04:58 PM EDT, 10/01/2024 (MT Newswires) -- "Neither rain, nor snow, nor weak oil prices and negative rate differentials are causing the Canadian dollar to stray too far from its sideways path, and we expect more of the same over the upcoming quarters," said CIBC duo Avery Shenfeld and Katherine Judge.
At this point, they noted, with the Fed also on board with significant rate cuts, and like the Bank of Canada, still early in that process, markets aren't going to be as sensitive to which central bank's turn is next, and whether an individual move was 50 or 25 basis points. "In any event, our end point for overnight rates in Canada (2.25%) and the US (3.38%) doesn't materially change interest differentials from where they've been of late," they added.

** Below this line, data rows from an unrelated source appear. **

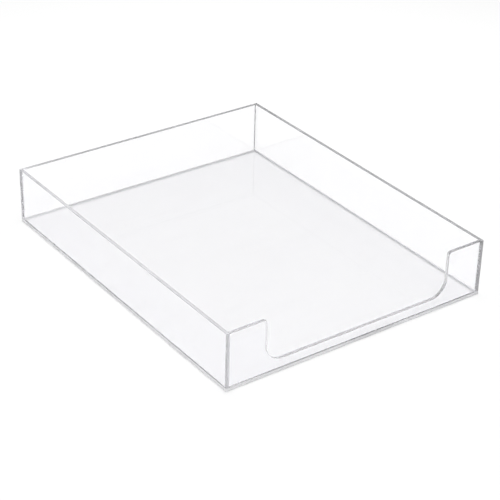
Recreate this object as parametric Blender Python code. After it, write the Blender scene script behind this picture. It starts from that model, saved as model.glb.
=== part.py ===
"""Clear letter tray: five flat acrylic sheets, cemented edge to face into an open box.

Metres, +Z up. +X runs to the right along the front and +Y runs to the back. The origin is on the
underside, in the middle of the footprint. Each sheet is drawn flat, as it is cut, with its
thickness along +Z, and is then laid down or stood up where it belongs.
"""

import math

import bmesh
import bpy
from mathutils import Vector

# Overall size, over the outer faces.
TRAY_WIDTH = 0.256
TRAY_DEPTH = 0.318
TRAY_HEIGHT = 0.0515

# Sheets.
BASE_THICKNESS = 0.003
WALL_THICKNESS = 0.003

# The cement line between two bonded sheets.
JOINT_GAP = 0.0003

# The cut-out in the front sheet. A tab's width is measured from the tray's outer side face, and
# the lip's height from the top of the base.
TAB_WIDTH = 0.0375
LIP_HEIGHT = 0.009
TAB_CORNER_RADIUS = 0.0035
CUTOUT_CORNER_RADIUS = 0.015
ARC_STEPS = 10

# The arris that polishing takes off each exposed edge. Bonded edges stay square.
EDGE_ROUND = 0.0003
EDGE_SEGMENTS = 2
SHARP_ANGLE = math.radians(30)
SAME_DIRECTION = 0.999

# Finish of the acrylic.
ACRYLIC_COLOUR = (0.93, 0.94, 0.97, 1.0)
ACRYLIC_ROUGHNESS = 0.04
ACRYLIC_METALLIC = 0.0
ACRYLIC_IOR = 1.49

# Directions in a sheet's own drawing.
LOWER_EDGE = Vector((0, -1, 0))
LEFT_EDGE = Vector((-1, 0, 0))
RIGHT_EDGE = Vector((1, 0, 0))
UPPER_FACE = Vector((0, 0, 1))

# What the sizes above leave for the sheets.
WALL_FOOT = BASE_THICKNESS + JOINT_GAP
WALL_HEIGHT = TRAY_HEIGHT - WALL_FOOT
INNER_HALF_WIDTH = TRAY_WIDTH / 2 - WALL_THICKNESS
INNER_HALF_DEPTH = TRAY_DEPTH / 2 - WALL_THICKNESS
CROSS_WALL_LENGTH = 2 * (INNER_HALF_WIDTH - JOINT_GAP)


def clear_scene():
    for existing in list(bpy.data.objects):
        bpy.data.objects.remove(existing, do_unlink=True)


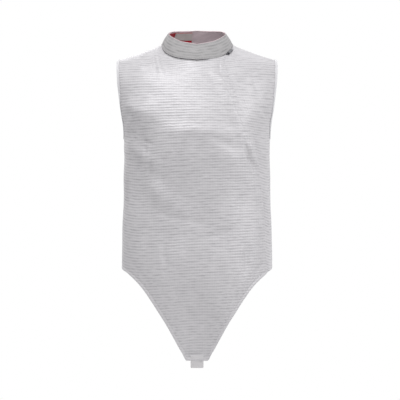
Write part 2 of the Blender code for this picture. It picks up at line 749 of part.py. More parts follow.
def make_slider_and_pull(collection, cutters):
    start, along, axis, out, drop = slider_frame()
    frame = Matrix((along, axis, out)).transposed().to_4x4()
    ear_low = EYE_HALF_LENGTH + SEAM_GAP
    top = SLIDER_SEAT + SLIDER_PLATE
    slider = box_at((SLIDER_BACK, -SLIDER_HALF_WIDTH, SLIDER_SEAT), (SLIDER_FRONT, SLIDER_HALF_WIDTH, top))
    slider.name = slider.data.name = "zip_slider"
    half_ear, ear_foot, ear_top = EAR_LENGTH / 2, SLIDER_SEAT + EAR_ROOT, AXIS_HEIGHT + EAR_RISE
    ears = [
        box_at((-half_ear, low, ear_foot), (half_ear, low + EAR_WIDTH, ear_top))
        for low in (ear_low, -ear_low - EAR_WIDTH)
    ]
    bridge = rod_at(BRIDGE_RADIUS, ear_low + EAR_WIDTH / 2, 0, AXIS_HEIGHT)
    join(slider, [*ears, bridge], "UNION", cutters)
    slider.data.materials.append(finish("zip_metal"))
    slider.matrix_world = Matrix.Translation(Vector(start) * MM) @ frame

    reach = PULL_LENGTH - PULL_HALF_WIDTH
    pull = rod_at(EYE_RADIUS, EYE_HALF_LENGTH, 0, 0, 20)
    pull.name = pull.data.name = "zip_pull"
    half = PULL_THICKNESS / 2
    side = EYE_HALF_LENGTH - MERGE
    neck = box_at((PULL_NECK_START, -side, -half), (PLATE_START + PULL_NECK_LAP, side, half))
    plate = box_at((PLATE_START, -PULL_HALF_WIDTH, -half), (reach, PULL_HALF_WIDTH, half))
    bpy.ops.mesh.primitive_cylinder_add(vertices=24, radius=PULL_HALF_WIDTH, depth=PULL_THICKNESS)
    end = bpy.context.object
    end.data.transform(Matrix.Translation((reach, 0, 0)))
    end.data.transform(Matrix.Scale(MM, 4))
    hole = rod_at(EYE_HOLE, EYE_HALF_LENGTH + 1, 0, 0, 16)
    join(pull, [neck, plate, end], "UNION", cutters)
    join(pull, [hole], "DIFFERENCE", cutters)
    pull.data.materials.append(finish("zip_metal"))
    lean = atan2(AXIS_HEIGHT - half - PULL_CLEARANCE - drop, PULL_LENGTH)
    hinge = Vector(start + out * AXIS_HEIGHT) * MM
    pull.matrix_world = Matrix.Translation(hinge) @ frame @ Matrix.Rotation(lean, 4, "Y")
    for piece in (slider, pull):
        for home in list(piece.users_collection):
            home.objects.unlink(piece)
        collection.objects.link(piece)


def build():
    for old in list(bpy.data.objects):
        bpy.data.objects.remove(old, do_unlink=True)
    part = bpy.data.collections.new("electric_foil_jacket")
    cutters = bpy.data.collections.new("cutters")
    bpy.context.scene.collection.children.link(part)
    bpy.context.scene.collection.children.link(cutters)
    make_front(part)
    make_left_side(part)
    make_back(part)
    make_zip(part)
    make_collar(part)
    make_neck_label(part)
    make_bindings(part)
    make_tab(part)
    make_slider_and_pull(part, cutters)


build()
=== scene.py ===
"""Electric foil jacket, filled out as if worn, with no wearer.

A sleeveless over-jacket of metal-woven cloth: a main front with a pointed apron and a closing flap, a left
side front, a back, a standing collar and bound armholes. The front faces -Y and the wearer's left is +X.
Lengths are in millimetres until a mesh is made.
"""
from math import cos, pi, radians, sin

import bpy
import numpy as np
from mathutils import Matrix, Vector


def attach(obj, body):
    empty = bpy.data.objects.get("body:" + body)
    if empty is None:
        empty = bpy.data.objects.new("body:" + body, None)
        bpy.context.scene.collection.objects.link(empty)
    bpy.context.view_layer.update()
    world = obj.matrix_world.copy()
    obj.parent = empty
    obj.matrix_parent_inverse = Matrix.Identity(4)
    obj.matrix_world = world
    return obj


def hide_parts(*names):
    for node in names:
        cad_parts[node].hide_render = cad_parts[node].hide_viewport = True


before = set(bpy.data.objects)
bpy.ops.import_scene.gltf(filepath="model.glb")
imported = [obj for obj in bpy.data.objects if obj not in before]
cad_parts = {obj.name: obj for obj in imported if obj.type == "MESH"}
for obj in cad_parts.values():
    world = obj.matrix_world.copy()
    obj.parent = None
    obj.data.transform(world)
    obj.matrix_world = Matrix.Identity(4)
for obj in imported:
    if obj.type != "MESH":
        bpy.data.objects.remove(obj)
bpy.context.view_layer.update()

# Main front: one piece of cloth woven with steel thread, cut from the right side seam to the edge of the
# closing flap, with the groin point in one with it. Its left margin is doubled and stands proud over the zip.
MM = 0.001
CLOTH = 1.8
SEAM_GAP = 0.3
NECK_HALF_WIDTH, NECK_FRONT, NECK_BACK = 87.0, 86.0, 80.0
NECK_SHARE = 0.384
SHOULDER_TIP_X, SHOULDER_TIP_Z, SHOULDER_DIP, SHOULDER_SAG = 194.5, -34.2, 2.8, 1.8
ARMHOLE_MIDDLE, UNDERARM, HIP, SIDE_HEM = -110.0, -225.0, -520.0, -541.0
ARMHOLE_REACH = {"front": 52.0, "back": 54.0}
ARMHOLE_DRAW = 0.5
SHOULDER_LEAD = 0.42
NECK_FAN = 30.0
CHEST_SLOPE, NAPE_SLOPE, STEEP_END = 66.0, 48.0, 1.5
FLAP_FOOT, FLAP_FULL, ZIP_INNER, ZIP_OUTER, UNDERLAP = 0.13, 0.060, 0.052, 0.0305, 0.029
FLAP_STITCH = 0.047
PUCKER_LEAN, PUCKER_WIDTH, STITCH_DRAW, STITCH_GROOVE = 0.35, 11.0, 0.3, 1.6
HEM_ROWS, HEM_TURN, HEM_TURN_REACH, HEM_STITCH, HEM_STITCH_REACH, HEM_RELIEF = 60, 3.0, 2.4, 7.5, 1.8, 0.45
HEM_DOUBLED = (5.0, 8.0)
FOLD_EDGE, FOLD_TOP, CREASE_EDGE, CREASE_TOP = 0.12, 0.3, 0.05, 0.1
SEAM_DRAW, SEAM_DRAW_AT, SEAM_DRAW_REACH = 1.1, 1.8, 1.3
PULL_SPOT, PULL_PRESS, PULL_REACH = (84.0, -34.0, -13.0), 0.9, 12.0
FACING = {"front": -1.0, "back": 1.0}


def table(text):
    """A table written as text: the first line names its columns, and each row starts with its own name."""
    lines = [line.split() for line in text.strip().splitlines()]
    columns = {heading: [] for heading in lines[0][1:]}
    for line in lines[1:]:
        for heading, value in zip(lines[0][1:], line[1:]):
            columns[heading].append(float(value))
    return {heading: np.array(values) for heading, values in columns.items()}


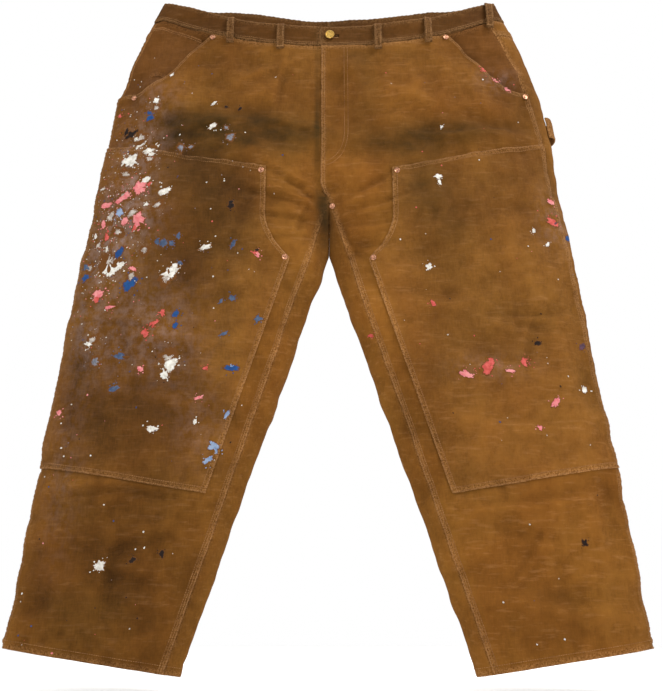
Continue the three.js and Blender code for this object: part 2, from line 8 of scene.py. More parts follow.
import bmesh
import bpy
import numpy as np
from mathutils.bvhtree import BVHTree
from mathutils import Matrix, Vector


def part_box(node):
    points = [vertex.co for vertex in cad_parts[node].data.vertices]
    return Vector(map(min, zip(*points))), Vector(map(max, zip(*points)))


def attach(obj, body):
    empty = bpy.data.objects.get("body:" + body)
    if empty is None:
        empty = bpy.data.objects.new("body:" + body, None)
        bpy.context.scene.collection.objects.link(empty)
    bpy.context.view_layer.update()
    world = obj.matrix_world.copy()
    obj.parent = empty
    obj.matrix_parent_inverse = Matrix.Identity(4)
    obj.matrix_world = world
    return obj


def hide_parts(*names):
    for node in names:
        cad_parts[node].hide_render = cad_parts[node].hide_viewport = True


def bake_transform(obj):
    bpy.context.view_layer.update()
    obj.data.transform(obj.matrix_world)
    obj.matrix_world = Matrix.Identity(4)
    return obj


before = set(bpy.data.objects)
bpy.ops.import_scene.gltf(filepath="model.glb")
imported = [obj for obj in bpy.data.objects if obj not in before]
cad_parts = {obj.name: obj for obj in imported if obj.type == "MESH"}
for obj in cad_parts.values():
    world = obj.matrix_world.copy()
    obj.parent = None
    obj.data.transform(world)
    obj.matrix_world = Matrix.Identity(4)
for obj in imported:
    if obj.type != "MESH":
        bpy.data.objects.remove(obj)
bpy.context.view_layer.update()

log = logging.getLogger("trousers")

Array = np.ndarray
TurnLine = Callable[[Array], Array]
HeightLine = Callable[[Array, Array], Array]

MM = 0.001
RIGHT = -1
LEFT = 1
FRONT = 1
BACK = -1
UNBOUND = -9.0

CANVAS = 1.4 * MM
LINING = 0.9 * MM
BAND = 2.4 * MM
LAYER_GAP = 1.5 * MM
SEAM_GAP = 0.25 * MM
SEAM_WIDTH = 11 * MM
TUCK = 6 * MM
CROTCH_Z = -0.365
SEAT_CROSSING = 0.024
CENTRE_GAP = 0.00005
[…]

On oil prices, the CIBC duo said they are likely to recover some lost ground next year as rate cuts reduce global recession risks, but not to levels where they would expect a huge lift to Canadian growth from energy sector capital spending. Meanwhile, the US is itself now a significant oil producer, so the differences versus Canada in a rising oil environment aren't what they once were, they noted.
Shenfeld and Judge said: "That leaves Canada as a low-beta follower of the overall direction of other major currencies versus the greenback. We look for a modestly stronger loonie in 2025 as the US dollar sheds some of what it gained by being a carry recipient. US fiscal and trade policies could alter that view post the US election, but at this point, there's too much uncertainty about who will take the White House, the make-up of Congress, or which Presidential campaign pledges would actually see the light of day, to factor that in to any significant degree."